►

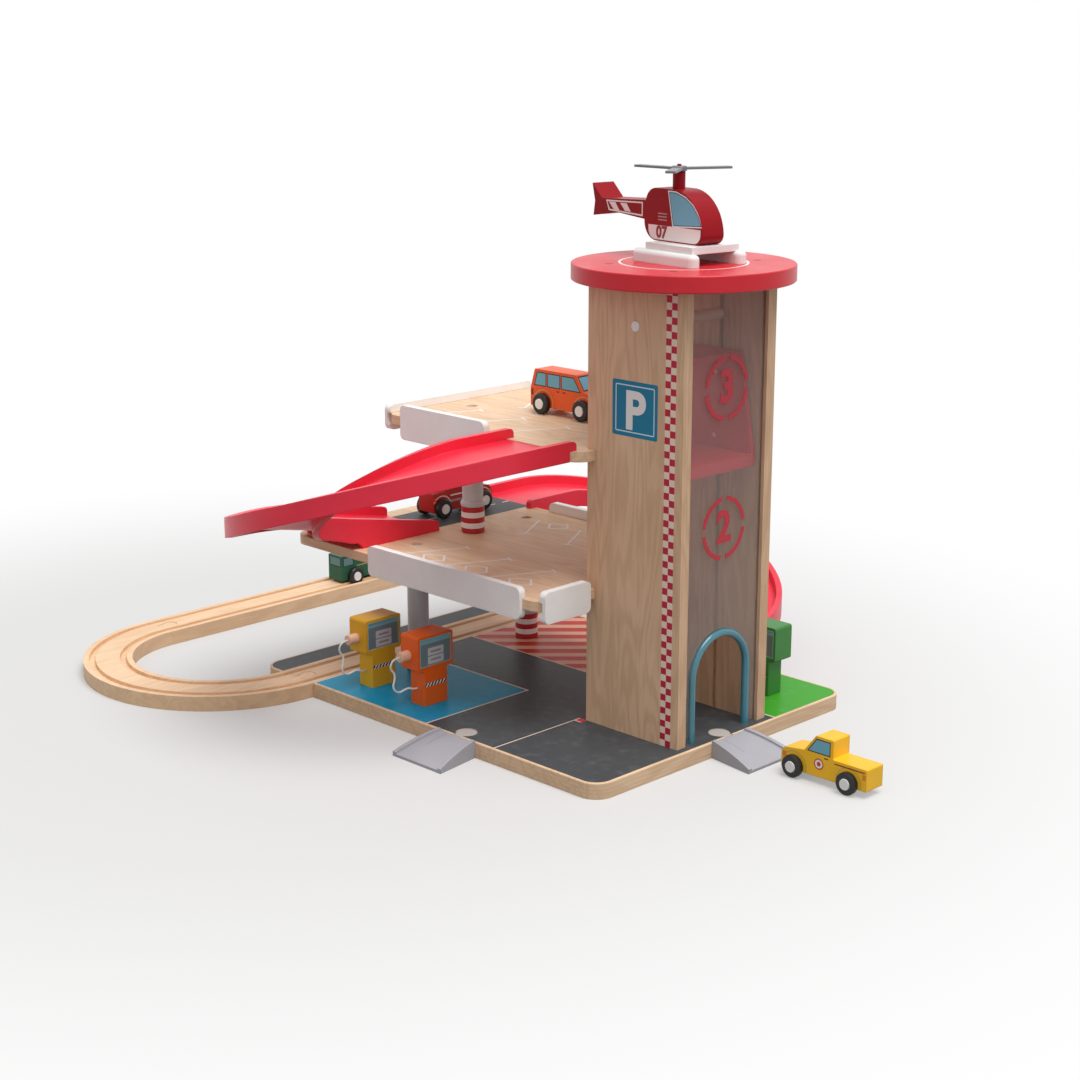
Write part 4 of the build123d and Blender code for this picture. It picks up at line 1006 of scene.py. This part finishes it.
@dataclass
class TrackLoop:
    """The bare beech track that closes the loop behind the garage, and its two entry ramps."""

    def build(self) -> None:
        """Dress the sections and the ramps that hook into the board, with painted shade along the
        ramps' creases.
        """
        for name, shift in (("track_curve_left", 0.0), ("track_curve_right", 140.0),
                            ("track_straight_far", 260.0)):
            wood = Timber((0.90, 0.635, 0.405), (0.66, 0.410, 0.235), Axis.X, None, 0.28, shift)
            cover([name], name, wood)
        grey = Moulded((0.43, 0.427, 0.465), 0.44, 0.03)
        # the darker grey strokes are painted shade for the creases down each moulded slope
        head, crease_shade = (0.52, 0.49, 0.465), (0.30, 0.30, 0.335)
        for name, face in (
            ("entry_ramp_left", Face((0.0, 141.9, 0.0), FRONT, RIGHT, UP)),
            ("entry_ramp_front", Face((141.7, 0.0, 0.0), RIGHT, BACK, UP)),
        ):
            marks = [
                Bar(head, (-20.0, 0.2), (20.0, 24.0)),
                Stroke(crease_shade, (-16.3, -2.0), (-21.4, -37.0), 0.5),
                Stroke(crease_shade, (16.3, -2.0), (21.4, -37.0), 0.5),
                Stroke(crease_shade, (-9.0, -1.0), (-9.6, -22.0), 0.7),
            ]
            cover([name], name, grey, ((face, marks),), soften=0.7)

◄

*Written task:* Extract exactly the leading lines of the data, stopping at and including the line with "bare beech track".

*The answer:*
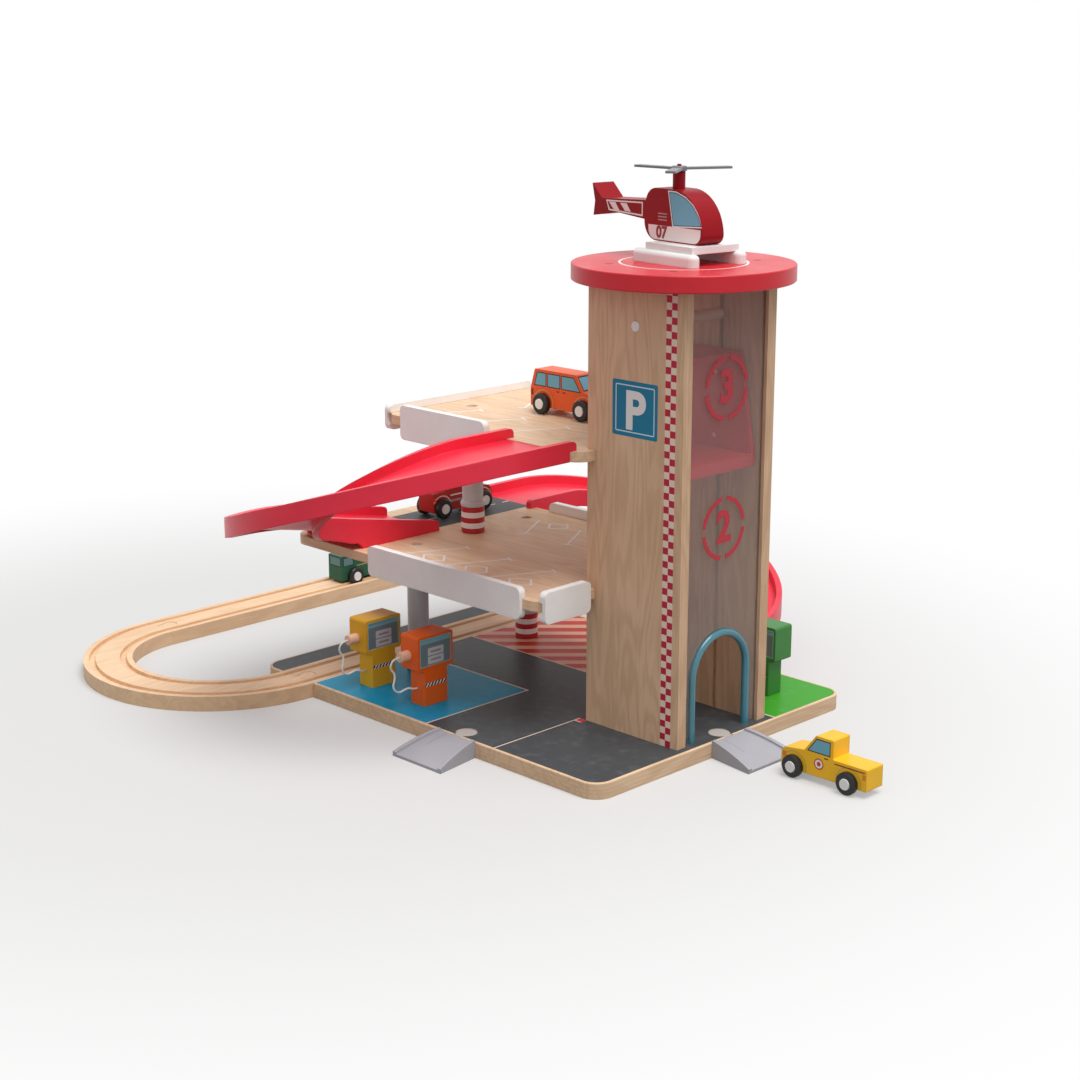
Write part 4 of the build123d and Blender code for this picture. It picks up at line 1006 of scene.py. This part finishes it.
@dataclass
class TrackLoop:
    """The bare beech track that closes the loop behind the garage, and its two entry ramps."""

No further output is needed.